>> Begin EXTRACTED RECORDS
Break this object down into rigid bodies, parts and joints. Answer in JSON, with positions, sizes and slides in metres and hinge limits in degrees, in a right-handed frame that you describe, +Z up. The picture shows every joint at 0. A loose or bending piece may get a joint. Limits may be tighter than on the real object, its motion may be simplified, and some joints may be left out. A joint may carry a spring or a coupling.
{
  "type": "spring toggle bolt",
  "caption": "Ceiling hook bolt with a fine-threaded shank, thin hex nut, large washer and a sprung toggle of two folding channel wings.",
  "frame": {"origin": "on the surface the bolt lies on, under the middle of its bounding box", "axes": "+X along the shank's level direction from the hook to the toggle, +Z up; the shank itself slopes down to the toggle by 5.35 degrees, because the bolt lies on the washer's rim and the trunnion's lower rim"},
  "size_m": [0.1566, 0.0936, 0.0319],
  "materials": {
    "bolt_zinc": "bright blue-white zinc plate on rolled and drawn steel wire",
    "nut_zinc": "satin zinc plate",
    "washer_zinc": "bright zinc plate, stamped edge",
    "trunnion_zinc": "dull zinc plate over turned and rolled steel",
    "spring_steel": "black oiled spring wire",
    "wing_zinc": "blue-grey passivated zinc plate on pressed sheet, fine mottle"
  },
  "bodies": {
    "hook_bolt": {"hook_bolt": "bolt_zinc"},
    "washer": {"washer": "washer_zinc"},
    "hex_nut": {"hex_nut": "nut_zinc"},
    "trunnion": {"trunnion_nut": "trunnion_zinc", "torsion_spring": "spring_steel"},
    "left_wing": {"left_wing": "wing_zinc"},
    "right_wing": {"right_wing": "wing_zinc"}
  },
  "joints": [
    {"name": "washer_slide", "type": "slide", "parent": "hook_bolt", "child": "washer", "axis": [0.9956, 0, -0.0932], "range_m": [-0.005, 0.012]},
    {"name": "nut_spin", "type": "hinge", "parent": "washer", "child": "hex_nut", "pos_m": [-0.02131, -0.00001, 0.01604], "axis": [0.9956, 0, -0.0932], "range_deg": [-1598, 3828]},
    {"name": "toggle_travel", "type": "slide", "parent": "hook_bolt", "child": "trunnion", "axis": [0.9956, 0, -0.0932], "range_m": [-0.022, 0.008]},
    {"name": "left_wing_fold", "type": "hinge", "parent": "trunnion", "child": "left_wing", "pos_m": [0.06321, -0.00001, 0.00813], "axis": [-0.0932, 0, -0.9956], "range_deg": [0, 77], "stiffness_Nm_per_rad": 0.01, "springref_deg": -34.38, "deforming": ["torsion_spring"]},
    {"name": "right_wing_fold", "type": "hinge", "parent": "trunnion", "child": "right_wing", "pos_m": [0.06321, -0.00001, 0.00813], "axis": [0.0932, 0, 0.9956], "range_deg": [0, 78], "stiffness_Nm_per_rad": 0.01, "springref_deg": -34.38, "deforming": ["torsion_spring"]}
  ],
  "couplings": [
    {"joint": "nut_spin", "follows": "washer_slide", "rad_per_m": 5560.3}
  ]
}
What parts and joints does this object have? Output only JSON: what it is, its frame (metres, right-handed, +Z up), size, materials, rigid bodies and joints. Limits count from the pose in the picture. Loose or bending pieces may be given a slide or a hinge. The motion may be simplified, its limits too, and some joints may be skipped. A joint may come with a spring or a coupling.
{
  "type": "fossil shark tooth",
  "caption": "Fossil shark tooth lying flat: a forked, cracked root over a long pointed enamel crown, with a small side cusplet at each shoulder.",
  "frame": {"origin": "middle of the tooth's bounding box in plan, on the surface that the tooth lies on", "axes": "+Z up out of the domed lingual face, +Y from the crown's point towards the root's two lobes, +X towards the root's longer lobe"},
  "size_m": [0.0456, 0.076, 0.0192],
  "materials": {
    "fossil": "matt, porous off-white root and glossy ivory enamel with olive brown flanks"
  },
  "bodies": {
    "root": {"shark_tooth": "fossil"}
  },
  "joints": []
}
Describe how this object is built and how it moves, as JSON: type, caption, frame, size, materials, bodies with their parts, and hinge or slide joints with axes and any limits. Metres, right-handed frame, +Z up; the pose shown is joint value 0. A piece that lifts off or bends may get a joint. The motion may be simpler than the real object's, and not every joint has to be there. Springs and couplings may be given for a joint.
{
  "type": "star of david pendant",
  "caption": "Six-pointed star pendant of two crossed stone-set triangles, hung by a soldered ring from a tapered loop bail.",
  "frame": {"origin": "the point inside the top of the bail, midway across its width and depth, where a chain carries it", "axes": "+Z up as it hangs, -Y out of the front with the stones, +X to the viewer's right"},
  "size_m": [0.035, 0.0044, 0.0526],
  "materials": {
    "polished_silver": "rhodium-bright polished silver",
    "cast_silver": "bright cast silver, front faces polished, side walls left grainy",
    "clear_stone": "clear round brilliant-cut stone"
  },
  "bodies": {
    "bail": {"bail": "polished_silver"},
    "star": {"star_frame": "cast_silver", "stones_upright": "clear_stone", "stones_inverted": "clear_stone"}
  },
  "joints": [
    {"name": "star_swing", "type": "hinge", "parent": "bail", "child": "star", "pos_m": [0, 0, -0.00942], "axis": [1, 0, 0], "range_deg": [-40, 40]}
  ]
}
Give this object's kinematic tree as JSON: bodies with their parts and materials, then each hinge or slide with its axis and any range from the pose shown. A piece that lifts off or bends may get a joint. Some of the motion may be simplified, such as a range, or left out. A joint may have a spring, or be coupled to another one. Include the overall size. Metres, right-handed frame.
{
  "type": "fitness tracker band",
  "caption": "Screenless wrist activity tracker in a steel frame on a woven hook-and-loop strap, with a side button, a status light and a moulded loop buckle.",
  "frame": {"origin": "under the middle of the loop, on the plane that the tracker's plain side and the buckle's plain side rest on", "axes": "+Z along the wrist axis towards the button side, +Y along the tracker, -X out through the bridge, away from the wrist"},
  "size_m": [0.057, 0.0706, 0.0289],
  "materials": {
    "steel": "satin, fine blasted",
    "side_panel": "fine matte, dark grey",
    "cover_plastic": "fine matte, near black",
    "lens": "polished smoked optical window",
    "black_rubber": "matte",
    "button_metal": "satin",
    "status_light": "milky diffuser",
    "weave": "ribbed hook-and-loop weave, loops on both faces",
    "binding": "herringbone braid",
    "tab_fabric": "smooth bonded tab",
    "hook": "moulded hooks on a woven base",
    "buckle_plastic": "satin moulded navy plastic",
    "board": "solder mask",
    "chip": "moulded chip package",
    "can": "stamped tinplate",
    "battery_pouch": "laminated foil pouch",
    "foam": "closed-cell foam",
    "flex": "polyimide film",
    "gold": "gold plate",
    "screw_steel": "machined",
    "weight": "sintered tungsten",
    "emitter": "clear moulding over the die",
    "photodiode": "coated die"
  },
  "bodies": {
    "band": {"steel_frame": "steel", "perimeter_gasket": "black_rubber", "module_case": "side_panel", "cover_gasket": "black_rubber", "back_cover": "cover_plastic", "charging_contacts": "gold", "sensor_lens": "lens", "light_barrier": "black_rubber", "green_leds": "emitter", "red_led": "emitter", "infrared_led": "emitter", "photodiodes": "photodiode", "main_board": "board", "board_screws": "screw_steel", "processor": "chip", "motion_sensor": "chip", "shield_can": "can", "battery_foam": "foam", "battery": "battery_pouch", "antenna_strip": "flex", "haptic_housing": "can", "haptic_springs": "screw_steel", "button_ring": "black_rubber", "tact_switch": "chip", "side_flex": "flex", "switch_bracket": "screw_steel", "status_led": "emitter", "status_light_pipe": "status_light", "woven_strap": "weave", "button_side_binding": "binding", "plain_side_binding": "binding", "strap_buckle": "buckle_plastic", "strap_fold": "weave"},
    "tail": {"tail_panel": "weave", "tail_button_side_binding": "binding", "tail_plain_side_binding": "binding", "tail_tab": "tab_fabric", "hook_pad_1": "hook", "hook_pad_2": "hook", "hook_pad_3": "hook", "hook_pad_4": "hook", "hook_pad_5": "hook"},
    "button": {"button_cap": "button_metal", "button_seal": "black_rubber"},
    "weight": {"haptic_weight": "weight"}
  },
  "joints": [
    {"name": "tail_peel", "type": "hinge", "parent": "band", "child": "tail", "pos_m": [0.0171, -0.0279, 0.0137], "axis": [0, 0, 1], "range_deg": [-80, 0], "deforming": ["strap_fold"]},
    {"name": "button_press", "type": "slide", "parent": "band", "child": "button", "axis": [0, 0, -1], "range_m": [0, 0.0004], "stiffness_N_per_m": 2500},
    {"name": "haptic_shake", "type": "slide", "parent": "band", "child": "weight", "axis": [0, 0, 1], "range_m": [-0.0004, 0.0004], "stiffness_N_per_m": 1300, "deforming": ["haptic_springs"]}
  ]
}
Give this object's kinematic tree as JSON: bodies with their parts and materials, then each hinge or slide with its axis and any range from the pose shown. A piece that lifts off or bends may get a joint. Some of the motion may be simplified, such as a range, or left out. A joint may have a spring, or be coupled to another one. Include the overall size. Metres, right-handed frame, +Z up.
>> End EXTRACTED RECORDS
— WHAT IS ASKED —
Collect each line containing the string "rigid".

— EXERCISE ANSWER —
Break this object down into rigid bodies, parts and joints. Answer in JSON, with positions, sizes and slides in metres and hinge limits in degrees, in a right-handed frame that you describe, +Z up. The picture shows every joint at 0. A loose or bending piece may get a joint. Limits may be tighter than on the real object, its motion may be simplified, and some joints may be left out. A joint may carry a spring or a coupling.
What parts and joints does this object have? Output only JSON: what it is, its frame (metres, right-handed, +Z up), size, materials, rigid bodies and joints. Limits count from the pose in the picture. Loose or bending pieces may be given a slide or a hinge. The motion may be simplified, its limits too, and some joints may be skipped. A joint may come with a spring or a coupling.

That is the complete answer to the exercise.